_TASK PROMPT_
Find "obj.parent = None" in the data below; transcribe the line it appears on and each line after it, exactly, to the end, and nothing else.

_GIVEN INFORMATION_

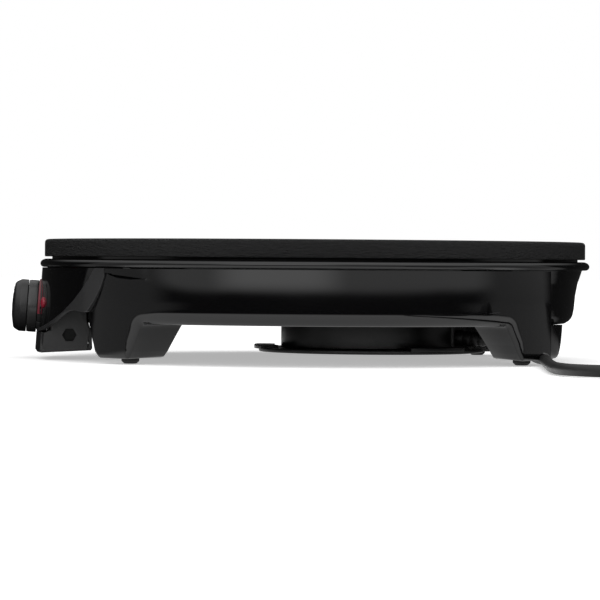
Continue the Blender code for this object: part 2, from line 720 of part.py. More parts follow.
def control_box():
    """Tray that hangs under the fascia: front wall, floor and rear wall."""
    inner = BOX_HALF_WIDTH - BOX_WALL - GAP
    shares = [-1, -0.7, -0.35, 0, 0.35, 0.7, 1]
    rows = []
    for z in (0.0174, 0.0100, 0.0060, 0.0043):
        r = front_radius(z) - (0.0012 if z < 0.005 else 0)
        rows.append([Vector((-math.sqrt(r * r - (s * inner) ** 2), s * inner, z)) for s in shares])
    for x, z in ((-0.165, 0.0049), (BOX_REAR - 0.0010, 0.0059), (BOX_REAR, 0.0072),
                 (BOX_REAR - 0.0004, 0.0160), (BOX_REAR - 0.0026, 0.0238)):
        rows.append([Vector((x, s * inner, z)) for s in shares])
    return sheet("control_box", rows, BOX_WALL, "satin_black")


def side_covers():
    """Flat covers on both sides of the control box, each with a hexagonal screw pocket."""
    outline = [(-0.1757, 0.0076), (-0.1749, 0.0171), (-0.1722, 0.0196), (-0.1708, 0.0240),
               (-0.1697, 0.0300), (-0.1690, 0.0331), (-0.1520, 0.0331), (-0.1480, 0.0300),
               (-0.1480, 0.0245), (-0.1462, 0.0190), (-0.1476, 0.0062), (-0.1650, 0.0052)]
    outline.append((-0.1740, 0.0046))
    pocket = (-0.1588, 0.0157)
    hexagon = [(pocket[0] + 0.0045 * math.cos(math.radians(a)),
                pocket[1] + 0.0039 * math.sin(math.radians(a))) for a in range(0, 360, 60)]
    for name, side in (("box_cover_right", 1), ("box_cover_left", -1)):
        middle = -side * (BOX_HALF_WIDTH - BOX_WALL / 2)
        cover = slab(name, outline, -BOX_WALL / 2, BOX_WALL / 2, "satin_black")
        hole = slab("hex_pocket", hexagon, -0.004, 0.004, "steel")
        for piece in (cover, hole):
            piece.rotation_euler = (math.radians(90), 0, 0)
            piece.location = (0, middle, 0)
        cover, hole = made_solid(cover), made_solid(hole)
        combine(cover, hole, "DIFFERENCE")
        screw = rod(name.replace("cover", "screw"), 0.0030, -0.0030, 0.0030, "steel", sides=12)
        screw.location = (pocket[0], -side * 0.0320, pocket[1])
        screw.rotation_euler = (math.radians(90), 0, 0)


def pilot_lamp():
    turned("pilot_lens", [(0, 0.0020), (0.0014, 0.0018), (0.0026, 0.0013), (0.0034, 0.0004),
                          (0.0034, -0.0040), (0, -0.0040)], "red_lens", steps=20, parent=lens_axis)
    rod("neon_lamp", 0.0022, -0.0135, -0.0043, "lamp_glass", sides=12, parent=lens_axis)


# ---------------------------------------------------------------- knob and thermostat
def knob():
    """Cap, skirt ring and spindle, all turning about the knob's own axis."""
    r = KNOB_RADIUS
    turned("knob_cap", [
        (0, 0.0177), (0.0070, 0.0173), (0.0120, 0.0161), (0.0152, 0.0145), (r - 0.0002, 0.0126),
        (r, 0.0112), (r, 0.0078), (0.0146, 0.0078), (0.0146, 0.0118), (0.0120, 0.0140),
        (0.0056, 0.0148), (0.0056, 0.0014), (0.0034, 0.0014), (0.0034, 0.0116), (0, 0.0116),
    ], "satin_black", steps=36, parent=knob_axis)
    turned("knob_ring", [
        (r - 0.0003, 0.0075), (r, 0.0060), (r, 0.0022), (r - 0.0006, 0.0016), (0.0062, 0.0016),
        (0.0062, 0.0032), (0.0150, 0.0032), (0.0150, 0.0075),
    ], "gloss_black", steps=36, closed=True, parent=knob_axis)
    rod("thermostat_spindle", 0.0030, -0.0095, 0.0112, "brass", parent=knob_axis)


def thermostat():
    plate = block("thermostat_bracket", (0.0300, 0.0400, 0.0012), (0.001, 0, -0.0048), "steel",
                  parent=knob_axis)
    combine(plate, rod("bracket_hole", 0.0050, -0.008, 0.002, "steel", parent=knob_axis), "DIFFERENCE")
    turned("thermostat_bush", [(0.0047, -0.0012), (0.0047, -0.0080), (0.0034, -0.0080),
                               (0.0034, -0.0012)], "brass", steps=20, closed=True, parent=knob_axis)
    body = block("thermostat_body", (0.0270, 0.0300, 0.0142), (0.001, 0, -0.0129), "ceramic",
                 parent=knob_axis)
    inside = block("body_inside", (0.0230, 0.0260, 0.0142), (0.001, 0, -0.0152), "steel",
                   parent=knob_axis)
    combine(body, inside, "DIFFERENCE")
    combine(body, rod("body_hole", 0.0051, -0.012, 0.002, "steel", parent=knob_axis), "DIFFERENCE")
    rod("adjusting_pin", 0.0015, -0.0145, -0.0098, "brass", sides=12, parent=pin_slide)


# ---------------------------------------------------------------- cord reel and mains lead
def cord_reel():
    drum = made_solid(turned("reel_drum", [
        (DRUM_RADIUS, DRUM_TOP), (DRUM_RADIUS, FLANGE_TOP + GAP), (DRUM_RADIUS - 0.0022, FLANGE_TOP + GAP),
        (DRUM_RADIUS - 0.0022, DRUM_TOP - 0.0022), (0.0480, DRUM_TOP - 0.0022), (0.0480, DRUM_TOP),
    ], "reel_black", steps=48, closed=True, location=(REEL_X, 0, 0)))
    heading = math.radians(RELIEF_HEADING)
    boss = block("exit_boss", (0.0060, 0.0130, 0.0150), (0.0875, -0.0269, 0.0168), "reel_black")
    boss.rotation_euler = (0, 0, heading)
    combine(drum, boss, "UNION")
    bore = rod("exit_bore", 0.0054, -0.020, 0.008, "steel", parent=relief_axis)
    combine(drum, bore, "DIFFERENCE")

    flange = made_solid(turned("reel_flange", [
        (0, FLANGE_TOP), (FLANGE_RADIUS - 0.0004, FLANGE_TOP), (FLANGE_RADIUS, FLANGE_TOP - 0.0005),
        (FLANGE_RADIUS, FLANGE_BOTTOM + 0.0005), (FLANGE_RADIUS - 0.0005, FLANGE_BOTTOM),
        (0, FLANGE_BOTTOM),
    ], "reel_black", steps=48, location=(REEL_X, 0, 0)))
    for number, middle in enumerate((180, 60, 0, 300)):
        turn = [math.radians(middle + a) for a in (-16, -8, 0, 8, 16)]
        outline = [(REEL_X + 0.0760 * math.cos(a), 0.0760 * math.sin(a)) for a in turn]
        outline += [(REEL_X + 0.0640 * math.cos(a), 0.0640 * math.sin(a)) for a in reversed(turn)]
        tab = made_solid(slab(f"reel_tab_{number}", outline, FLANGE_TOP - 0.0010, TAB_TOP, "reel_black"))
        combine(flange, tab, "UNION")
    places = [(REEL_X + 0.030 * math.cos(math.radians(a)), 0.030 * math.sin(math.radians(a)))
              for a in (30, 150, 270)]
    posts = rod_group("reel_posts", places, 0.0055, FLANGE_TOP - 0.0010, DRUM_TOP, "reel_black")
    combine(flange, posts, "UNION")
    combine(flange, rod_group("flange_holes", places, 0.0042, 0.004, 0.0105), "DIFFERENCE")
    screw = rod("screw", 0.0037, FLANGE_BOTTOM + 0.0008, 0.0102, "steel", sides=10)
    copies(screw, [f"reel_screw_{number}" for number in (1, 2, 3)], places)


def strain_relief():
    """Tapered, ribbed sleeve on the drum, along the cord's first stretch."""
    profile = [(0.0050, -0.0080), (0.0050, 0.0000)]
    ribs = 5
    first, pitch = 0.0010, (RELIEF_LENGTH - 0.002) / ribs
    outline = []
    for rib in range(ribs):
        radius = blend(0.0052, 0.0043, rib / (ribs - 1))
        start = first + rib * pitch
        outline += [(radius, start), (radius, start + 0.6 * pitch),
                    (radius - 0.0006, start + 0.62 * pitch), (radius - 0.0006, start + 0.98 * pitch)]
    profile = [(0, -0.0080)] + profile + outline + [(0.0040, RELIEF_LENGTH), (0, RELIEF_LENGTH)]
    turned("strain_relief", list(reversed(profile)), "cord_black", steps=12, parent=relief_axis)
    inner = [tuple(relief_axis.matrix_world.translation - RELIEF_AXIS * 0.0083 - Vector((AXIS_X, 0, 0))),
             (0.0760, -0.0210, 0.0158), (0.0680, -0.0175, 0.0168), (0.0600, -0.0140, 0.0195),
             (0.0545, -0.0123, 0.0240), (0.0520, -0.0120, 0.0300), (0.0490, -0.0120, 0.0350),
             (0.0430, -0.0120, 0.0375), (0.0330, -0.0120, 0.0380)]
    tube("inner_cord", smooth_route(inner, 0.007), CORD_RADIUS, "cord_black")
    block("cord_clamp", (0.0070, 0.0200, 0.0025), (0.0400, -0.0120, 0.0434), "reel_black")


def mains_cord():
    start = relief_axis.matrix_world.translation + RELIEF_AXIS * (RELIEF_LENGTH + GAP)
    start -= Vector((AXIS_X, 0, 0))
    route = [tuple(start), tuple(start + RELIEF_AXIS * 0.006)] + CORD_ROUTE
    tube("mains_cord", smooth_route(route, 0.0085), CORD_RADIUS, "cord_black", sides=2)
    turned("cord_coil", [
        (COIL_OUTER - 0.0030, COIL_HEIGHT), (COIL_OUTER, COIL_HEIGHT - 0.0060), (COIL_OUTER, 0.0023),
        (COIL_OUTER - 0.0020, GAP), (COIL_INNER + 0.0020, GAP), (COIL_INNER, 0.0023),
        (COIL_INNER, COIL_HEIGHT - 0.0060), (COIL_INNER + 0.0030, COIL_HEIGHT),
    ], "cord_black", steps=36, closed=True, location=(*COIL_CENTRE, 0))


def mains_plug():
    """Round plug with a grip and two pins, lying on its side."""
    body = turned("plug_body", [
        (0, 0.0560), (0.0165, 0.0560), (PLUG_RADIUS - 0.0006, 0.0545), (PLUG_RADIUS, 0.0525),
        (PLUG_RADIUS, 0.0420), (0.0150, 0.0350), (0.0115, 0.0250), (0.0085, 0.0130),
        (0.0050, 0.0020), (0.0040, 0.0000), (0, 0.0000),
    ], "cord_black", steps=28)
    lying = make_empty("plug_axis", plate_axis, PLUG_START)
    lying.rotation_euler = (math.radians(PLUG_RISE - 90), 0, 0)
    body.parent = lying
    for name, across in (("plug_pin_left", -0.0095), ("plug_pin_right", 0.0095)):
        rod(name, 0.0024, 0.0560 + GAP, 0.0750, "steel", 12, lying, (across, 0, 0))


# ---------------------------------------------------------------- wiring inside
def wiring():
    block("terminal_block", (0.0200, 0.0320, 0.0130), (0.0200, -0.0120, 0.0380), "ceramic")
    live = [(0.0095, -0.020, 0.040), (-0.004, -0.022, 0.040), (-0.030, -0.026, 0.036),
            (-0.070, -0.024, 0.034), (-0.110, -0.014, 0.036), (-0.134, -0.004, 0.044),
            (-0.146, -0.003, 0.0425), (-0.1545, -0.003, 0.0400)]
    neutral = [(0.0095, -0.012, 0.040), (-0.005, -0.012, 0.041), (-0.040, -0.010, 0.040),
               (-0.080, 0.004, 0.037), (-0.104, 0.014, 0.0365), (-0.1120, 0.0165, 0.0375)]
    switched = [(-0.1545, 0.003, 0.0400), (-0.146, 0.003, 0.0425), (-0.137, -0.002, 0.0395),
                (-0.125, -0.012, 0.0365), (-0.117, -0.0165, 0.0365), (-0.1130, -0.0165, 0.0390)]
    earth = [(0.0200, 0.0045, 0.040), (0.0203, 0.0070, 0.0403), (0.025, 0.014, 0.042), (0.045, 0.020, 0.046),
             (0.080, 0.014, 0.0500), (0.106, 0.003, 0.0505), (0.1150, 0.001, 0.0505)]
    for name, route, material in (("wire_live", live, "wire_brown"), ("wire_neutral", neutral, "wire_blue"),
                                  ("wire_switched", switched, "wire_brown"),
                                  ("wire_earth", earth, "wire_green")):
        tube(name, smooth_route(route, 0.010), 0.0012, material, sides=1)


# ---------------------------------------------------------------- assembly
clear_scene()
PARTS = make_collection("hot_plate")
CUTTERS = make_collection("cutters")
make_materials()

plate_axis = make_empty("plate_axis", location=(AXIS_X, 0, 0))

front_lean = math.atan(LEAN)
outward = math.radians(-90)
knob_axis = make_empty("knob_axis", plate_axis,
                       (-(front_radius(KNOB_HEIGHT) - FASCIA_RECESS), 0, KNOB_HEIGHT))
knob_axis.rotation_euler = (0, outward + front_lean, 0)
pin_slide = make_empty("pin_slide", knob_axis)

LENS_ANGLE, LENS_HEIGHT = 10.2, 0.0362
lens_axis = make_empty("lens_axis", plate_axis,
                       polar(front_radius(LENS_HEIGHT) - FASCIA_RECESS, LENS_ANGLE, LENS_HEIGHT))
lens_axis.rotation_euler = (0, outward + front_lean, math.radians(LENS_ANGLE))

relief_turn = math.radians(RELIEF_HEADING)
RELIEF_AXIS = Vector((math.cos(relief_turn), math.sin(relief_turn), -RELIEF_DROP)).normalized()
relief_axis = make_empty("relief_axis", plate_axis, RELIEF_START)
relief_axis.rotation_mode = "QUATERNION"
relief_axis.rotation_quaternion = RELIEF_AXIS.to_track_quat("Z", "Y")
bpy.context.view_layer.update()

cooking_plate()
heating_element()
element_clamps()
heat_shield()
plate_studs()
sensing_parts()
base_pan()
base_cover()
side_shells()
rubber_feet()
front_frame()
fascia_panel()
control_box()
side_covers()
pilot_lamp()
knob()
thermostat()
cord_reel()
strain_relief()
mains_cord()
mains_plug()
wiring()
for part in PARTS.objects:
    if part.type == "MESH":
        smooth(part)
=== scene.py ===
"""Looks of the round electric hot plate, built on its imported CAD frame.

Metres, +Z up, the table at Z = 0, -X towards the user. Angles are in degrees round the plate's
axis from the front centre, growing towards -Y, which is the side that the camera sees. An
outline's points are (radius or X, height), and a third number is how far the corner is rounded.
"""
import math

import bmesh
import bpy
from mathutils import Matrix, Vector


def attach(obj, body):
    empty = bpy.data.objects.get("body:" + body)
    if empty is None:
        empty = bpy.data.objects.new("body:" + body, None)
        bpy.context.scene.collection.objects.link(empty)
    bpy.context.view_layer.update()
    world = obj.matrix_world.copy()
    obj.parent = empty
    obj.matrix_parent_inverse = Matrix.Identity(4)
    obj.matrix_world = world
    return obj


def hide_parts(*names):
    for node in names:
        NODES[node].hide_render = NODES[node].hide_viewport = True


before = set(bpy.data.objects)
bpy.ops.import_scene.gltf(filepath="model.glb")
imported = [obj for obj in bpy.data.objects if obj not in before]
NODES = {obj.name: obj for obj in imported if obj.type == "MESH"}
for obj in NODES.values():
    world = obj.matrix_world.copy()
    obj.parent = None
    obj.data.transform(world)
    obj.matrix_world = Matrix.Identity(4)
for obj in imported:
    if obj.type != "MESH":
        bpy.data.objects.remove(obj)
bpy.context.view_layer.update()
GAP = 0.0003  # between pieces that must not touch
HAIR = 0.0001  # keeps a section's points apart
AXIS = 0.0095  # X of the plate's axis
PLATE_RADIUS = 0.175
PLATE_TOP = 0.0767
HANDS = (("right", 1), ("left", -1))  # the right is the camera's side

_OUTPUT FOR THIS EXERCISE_
    obj.parent = None
    obj.data.transform(world)
    obj.matrix_world = Matrix.Identity(4)
for obj in imported:
    if obj.type != "MESH":
        bpy.data.objects.remove(obj)
bpy.context.view_layer.update()
GAP = 0.0003  # between pieces that must not touch
HAIR = 0.0001  # keeps a section's points apart
AXIS = 0.0095  # X of the plate's axis
PLATE_RADIUS = 0.175
PLATE_TOP = 0.0767
HANDS = (("right", 1), ("left", -1))  # the right is the camera's side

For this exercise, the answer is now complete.